-- Set problem --
Copy exactly the lines from the one containing "at_caster(1, 1, turn_rear_right) fork();" through the one containing "imported = [obj", both included, and nothing else.

-- Information supplied --
* * * * *

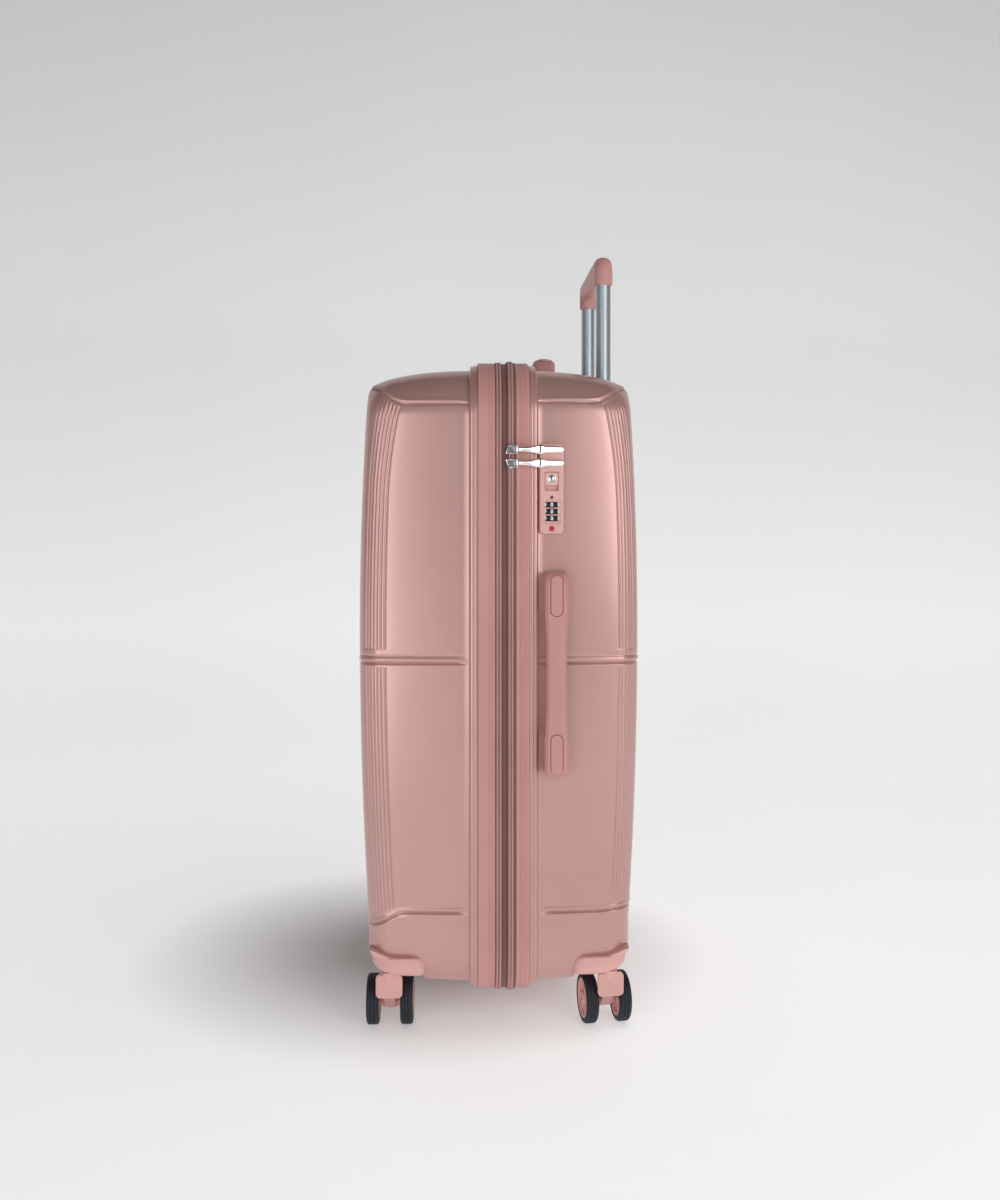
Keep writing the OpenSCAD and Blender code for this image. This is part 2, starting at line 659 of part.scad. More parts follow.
back_shell();
back_band();
back_zip_tape();
back_lining();
packing_straps(back_strap_y);  // back_packing_straps
strap_buckle(back_strap_y - 4);  // back_strap_buckle
side_feet(1);  // back_side_feet
housing_pair(1);  // rear_caster_housings
lock_housing();
side_handle_brackets();
top_handle_brackets();
trolley_bezel();
trolley_outer_tubes();
trolley_base();
middle_band();
front_zip_tape();
hinge_strip();
expansion_zip_back();
front_shell();
front_band();
expansion_zip_front();
expansion_gusset();
front_lining();
packing_straps(front_strap_y);  // front_packing_straps
strap_buckle(front_strap_y + 5);  // front_strap_buckle
side_feet(-1);  // front_side_feet
housing_pair(-1);  // front_caster_housings
zip_slider(slider_z[0]);  // zip_slider_upper
zip_slider(slider_z[1]);  // zip_slider_lower
zip_pull(slider_z[0]);  // zip_pull_upper
zip_pull(slider_z[1]);  // zip_pull_lower
expansion_zip_slider();
expansion_zip_pull();
lock_dial(0);  // lock_dial_1
lock_dial(1);  // lock_dial_2
lock_dial(2);  // lock_dial_3
lock_release();
lock_key_cylinder();
side_handle_grip();
top_handle_grip();
trolley_middle_tubes();
trolley_inner_tubes();
trolley_grip();
trolley_button();
at_caster(1, -1, turn_front_right) fork();  // caster_fork_front_right
at_caster(1, -1, turn_front_right) axle();  // caster_axle_front_right
at_caster(1, -1, turn_front_right) hubs();  // wheel_hubs_front_right
at_caster(1, -1, turn_front_right) tyres();  // wheel_tyres_front_right
at_caster(-1, -1, turn_front_left) fork();  // caster_fork_front_left
at_caster(-1, -1, turn_front_left) axle();  // caster_axle_front_left
at_caster(-1, -1, turn_front_left) hubs();  // wheel_hubs_front_left
at_caster(-1, -1, turn_front_left) tyres();  // wheel_tyres_front_left
at_caster(1, 1, turn_rear_right) fork();  // caster_fork_rear_right
at_caster(1, 1, turn_rear_right) axle();  // caster_axle_rear_right
at_caster(1, 1, turn_rear_right) hubs();  // wheel_hubs_rear_right
at_caster(1, 1, turn_rear_right) tyres();  // wheel_tyres_rear_right
at_caster(-1, 1, turn_rear_left) fork();  // caster_fork_rear_left
at_caster(-1, 1, turn_rear_left) axle();  // caster_axle_rear_left
at_caster(-1, 1, turn_rear_left) hubs();  // wheel_hubs_rear_left
at_caster(-1, 1, turn_rear_left) tyres();  // wheel_tyres_rear_left
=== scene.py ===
from math import asin, copysign, cos, exp, pi, radians, sin, sqrt

import bmesh
import bpy
import numpy as np
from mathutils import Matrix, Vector, noise


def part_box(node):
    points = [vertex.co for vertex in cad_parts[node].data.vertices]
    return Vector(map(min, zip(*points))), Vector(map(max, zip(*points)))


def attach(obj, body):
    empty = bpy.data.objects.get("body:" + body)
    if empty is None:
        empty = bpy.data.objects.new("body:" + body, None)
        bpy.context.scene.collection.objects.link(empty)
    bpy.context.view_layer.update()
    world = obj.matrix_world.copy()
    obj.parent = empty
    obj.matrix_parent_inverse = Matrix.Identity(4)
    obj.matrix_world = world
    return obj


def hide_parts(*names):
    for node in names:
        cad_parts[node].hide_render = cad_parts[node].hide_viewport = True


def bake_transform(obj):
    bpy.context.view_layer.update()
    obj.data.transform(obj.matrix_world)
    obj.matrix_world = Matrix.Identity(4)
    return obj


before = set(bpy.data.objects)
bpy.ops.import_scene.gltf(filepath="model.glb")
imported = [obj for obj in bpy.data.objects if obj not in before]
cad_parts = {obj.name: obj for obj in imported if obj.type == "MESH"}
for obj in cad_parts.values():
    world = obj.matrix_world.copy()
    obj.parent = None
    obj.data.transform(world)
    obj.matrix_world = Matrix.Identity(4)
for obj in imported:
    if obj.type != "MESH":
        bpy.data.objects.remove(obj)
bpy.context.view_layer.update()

# The suitcase's looks. Shapes are worked out in millimetres from the frame's boxes and
# turned into metres where each mesh is made.
MM = 0.001


def box_mm(node):
    """Lowest and highest corner of a CAD node, in millimetres."""
    lo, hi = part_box(node)
    return np.array(lo) / MM, np.array(hi) / MM


# ---------------------------------------------------------------- sizes from the frame

LIP_OUT = 6.0            # how far the shells' rims stand out from their walls
CORNER_R = 55.0          # corner radius of the shells seen from the front
EDGE_R = 30.0            # radius of the edge between walls and face
WALL = 2.0
shell_lo, shell_hi = box_mm("back_shell")
CASE_X = (shell_lo[0] + shell_hi[0]) / 2
HALF_W = (shell_hi[0] - shell_lo[0]) / 2 - LIP_OUT
Z0, Z1 = shell_lo[2] + LIP_OUT, shell_hi[2] - LIP_OUT
MID_Z = (Z0 + Z1) / 2
BULGE, FULLEST_Z = 10.3, 455.0   # how much further the faces stand out, and at what height
WALL_END = 117.0         # where the edge between walls and face starts
SIDE_X = CASE_X + HALF_W
FRONT_LIP = -box_mm("front_band")[0][1]
BACK_LIP = box_mm("back_band")[1][1]


def smooth(t):
    """0 below 0, 1 above 1, an S curve between."""
    t = np.clip(t, 0.0, 1.0)
    return t * t * (3 - 2 * t)


def rolled(r, d):
    """How far an edge of radius r has drawn in at a distance d from its end."""
    return r - sqrt(max(r * r - (r - min(d, r)) ** 2, 0))


# ---------------------------------------------------------------- material helpers

def new_material(name):
    m = bpy.data.materials.new(name)
    m.use_nodes = True
    return m, m.node_tree, m.node_tree.nodes["Principled BSDF"]


def set_inputs(n, values):
    for k, v in values.items():
        n.inputs[k].default_value = v


def node(tree, kind, inputs=None, **settings):
    n = tree.nodes.new(kind)
    for k, v in settings.items():
        setattr(n, k, v)
    set_inputs(n, inputs or {})
    return n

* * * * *

-- Written response --
at_caster(1, 1, turn_rear_right) fork();  // caster_fork_rear_right
at_caster(1, 1, turn_rear_right) axle();  // caster_axle_rear_right
at_caster(1, 1, turn_rear_right) hubs();  // wheel_hubs_rear_right
at_caster(1, 1, turn_rear_right) tyres();  // wheel_tyres_rear_right
at_caster(-1, 1, turn_rear_left) fork();  // caster_fork_rear_left
at_caster(-1, 1, turn_rear_left) axle();  // caster_axle_rear_left
at_caster(-1, 1, turn_rear_left) hubs();  // wheel_hubs_rear_left
at_caster(-1, 1, turn_rear_left) tyres();  // wheel_tyres_rear_left
=== scene.py ===
from math import asin, copysign, cos, exp, pi, radians, sin, sqrt

import bmesh
import bpy
import numpy as np
from mathutils import Matrix, Vector, noise


def part_box(node):
    points = [vertex.co for vertex in cad_parts[node].data.vertices]
    return Vector(map(min, zip(*points))), Vector(map(max, zip(*points)))


def attach(obj, body):
    empty = bpy.data.objects.get("body:" + body)
    if empty is None:
        empty = bpy.data.objects.new("body:" + body, None)
        bpy.context.scene.collection.objects.link(empty)
    bpy.context.view_layer.update()
    world = obj.matrix_world.copy()
    obj.parent = empty
    obj.matrix_parent_inverse = Matrix.Identity(4)
    obj.matrix_world = world
    return obj


def hide_parts(*names):
    for node in names:
        cad_parts[node].hide_render = cad_parts[node].hide_viewport = True


def bake_transform(obj):
    bpy.context.view_layer.update()
    obj.data.transform(obj.matrix_world)
    obj.matrix_world = Matrix.Identity(4)
    return obj


before = set(bpy.data.objects)
bpy.ops.import_scene.gltf(filepath="model.glb")
imported = [obj for obj in bpy.data.objects if obj not in before]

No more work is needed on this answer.